An employee will be more loyal when an organisation is transparent.

If employees have no clue about what’s happening in the organisation, they don’t have much incentive to go above and beyond.

This could be an opportunity to disclose weekly sales figures, expansion plans, or even feel-good personal news about colleagues such as who’s having a baby.

You could do this via company-wide emails, an internal online system for company communications, or even good old fashioned team meetings.

Informal team meetings are great for bringing the team together, allowing a relaxed environment for employees to communicate and build confidence by speaking in front of a group. And by sharing internal news in a setting like this, it fosters an even greater team spirit.

It’s also a good chance for people to share opinions they might not otherwise have offered.

Recognition

We’d all love a promotion and a big pay rise every year – but we know that’s a little unrealistic. For most people, it’s recognition of hard work and a job well done that makes people feel valued.

In 2018, a Harvard Business Review study found that 9 out of 10 employees were willing to sacrifice a percentage of their lifetime earnings for greater meaning at work.

Of course, money makes the world go round, but it isn’t the main driving force behind employee satisfaction and engagement.

So how do you recognise an employee for their performance?

A simple ‘well done’ can go a long way. Perhaps you can give them a ‘shoutout’ in department-wide communications. Maybe you can give them more responsibilities such as mentoring junior team members.

Be flexible

Following the 2020 pandemic, much discussion was around the improved work-life balance due to the shift to remote working.

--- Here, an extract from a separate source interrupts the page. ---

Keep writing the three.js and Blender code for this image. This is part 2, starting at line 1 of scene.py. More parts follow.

While not everyone can have the luxury of working from home, there are ways to improve work-life balance for your employees from wherever they work.

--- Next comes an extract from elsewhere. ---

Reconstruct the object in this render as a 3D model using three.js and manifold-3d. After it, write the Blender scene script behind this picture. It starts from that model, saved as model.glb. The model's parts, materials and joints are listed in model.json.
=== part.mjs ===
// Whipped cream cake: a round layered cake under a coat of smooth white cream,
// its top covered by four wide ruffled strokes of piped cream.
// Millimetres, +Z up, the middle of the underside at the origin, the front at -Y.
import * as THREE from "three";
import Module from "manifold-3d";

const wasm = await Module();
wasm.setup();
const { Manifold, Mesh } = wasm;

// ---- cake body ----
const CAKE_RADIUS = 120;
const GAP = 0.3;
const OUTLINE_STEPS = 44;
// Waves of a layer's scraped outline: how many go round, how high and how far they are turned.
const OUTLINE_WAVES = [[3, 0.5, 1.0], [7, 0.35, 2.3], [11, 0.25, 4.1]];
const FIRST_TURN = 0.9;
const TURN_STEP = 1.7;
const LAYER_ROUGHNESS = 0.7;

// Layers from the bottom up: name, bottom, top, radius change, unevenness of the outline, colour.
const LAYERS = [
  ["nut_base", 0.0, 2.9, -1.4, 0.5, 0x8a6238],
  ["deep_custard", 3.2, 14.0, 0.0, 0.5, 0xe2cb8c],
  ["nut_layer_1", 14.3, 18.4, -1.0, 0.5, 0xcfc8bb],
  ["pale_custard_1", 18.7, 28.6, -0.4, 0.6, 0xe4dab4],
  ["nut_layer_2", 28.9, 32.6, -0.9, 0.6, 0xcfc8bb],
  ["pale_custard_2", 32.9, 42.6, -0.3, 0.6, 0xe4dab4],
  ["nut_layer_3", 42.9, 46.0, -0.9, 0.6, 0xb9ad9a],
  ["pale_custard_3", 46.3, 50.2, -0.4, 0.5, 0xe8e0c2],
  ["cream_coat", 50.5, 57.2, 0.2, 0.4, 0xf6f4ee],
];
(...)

Being flexible when it comes to time off is a great way to gain your employee’s respect and appreciation.

10 minutes late? No problem, just work it back later. Want the afternoon off? Sure thing. Need to leave early to avoid a traffic jam? Go for it, just come in earlier tomorrow.

The days of requiring employees to fill in a holiday/vacation form 2 weeks in advance must be firmly behind us if we are trying to improve employee loyalty.

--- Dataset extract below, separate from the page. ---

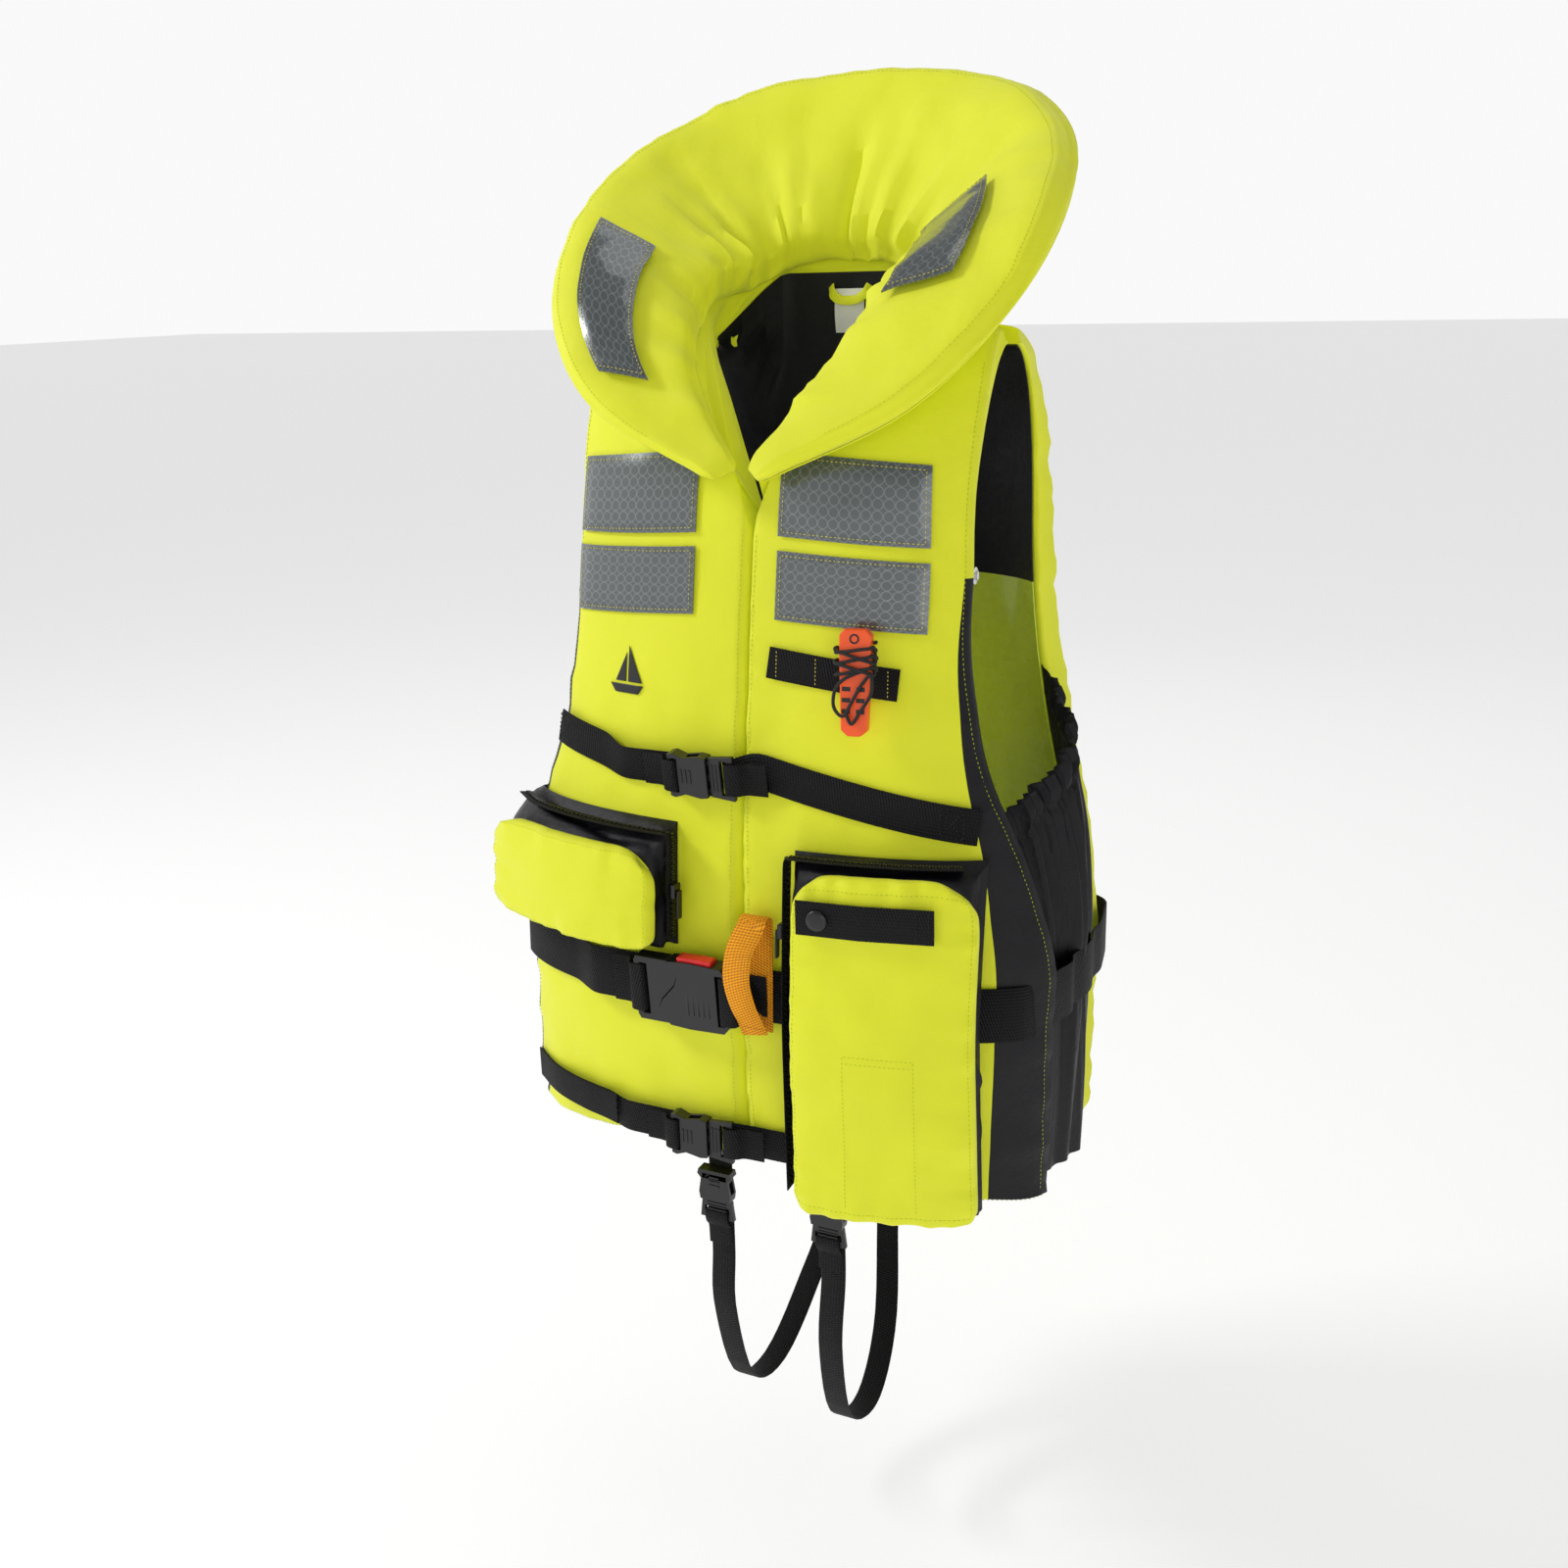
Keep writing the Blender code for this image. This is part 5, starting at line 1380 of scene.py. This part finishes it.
def build_becket():
    """Soft webbing loop for lifting, with its sewn foot."""
    x, z = BECKET_AT
    foot = front_outer(x, z, LIFT + 0.006)
    normal = front_normal(x, z)
    rise = unit(front_outer(x, z + BECKET_LENGTH, LIFT + 0.006) - foot)
    radius = BECKET_RADIUS
    route = [foot + rise * t * (BECKET_LENGTH - radius) for t in (0.0, 0.25, 0.5, 0.75, 1.0)]
    top = route[-1]
    for angle in range(20, 180, 20):
        a = math.radians(angle)
        route.append(top + rise * radius * math.sin(a) + normal * radius * (1 - math.cos(a)))
    for t, out in ((0.8, 2.7), (0.55, 3.0), (0.3, 2.4), (0.12, 1.6), (0.0, 1.15)):
        route.append(foot + rise * t * (BECKET_LENGTH - radius) + normal * radius * out
                     - np.array([0.0045, 0.0, 0.0]) * (out - 1.15))
    obj = strap("becket_loop", through(route, 90), (1, 0, 0), BECKET_WEB, ORANGE_WEB, 0.0017, 0.002)
    place_piece(obj, "becket", "orange_webbing", "lifting_becket")
    runs = []
    outer = foot + normal * radius * 1.15
    for level in (0.006, 0.011):
        height = outer + rise * level + normal * (0.0018 + level * 0.12)
        side = np.array([0.0085, 0.0, 0.0])
        runs.append(([height - side, height + side], [normal, normal]))
    stitches("becket_bar_tacks", runs, BLACK_THREAD, "becket", "orange_webbing", 0.0011, 0.0007)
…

And in a post-pandemic world and where Millennials and Gen Z will make up a large percentage of the workforce, this will only become more important.

Inflationary pay rise

Like we said, money isn’t everything. But the fact is – the value of money goes down every year. Inflation means your salary won’t have the same real-world purchasing power next year.

And an employee who knows this is likely to feel somewhat demoralised at essentially taking a pay cut every year if there is no company support.

Even just improving salaries by a few percent can keep an employee happy and loyal to an organisation.

TIP: Communication is key. If you cannot offer an inflationary pay rise for whatever reason – such as a pandemic affecting earnings – then communicating this to employees is the best way to avoid damaging morale.

Encourage learning and progression

It’s true that some people will be loyal simply because they are comfortable, but for others, they will want to try new things.

Pigeon-holing employees into their role can lead to dissatisfaction and a higher turnover rate.

Organisations and managers that let employees try new things will find they have that employee’s trust and appreciation.

Measure employee engagement

Ultimately, employee loyalty is usually linked to the level of employee engagement. Because when an employee is engaged, they are more likely to stay.

This is because engagement goes far beyond an employee being settled or satisfied.

It means they are invested in the success of the organisation and are fully committed to driving the company forward.

It means they feel valued and part of a team that works hard, has fun, and achieves results together.

It means their personal life can thrive because of where they work.

Therefore it’s important to measure employee engagement to assess how aligned employees are with the goals of the organisation. You can do this with an employee engagement survey.

And by doing this at regular intervals, you can compare and analyse the results over time to understand whether your employee engagement and loyalty strategy is having a positive effect.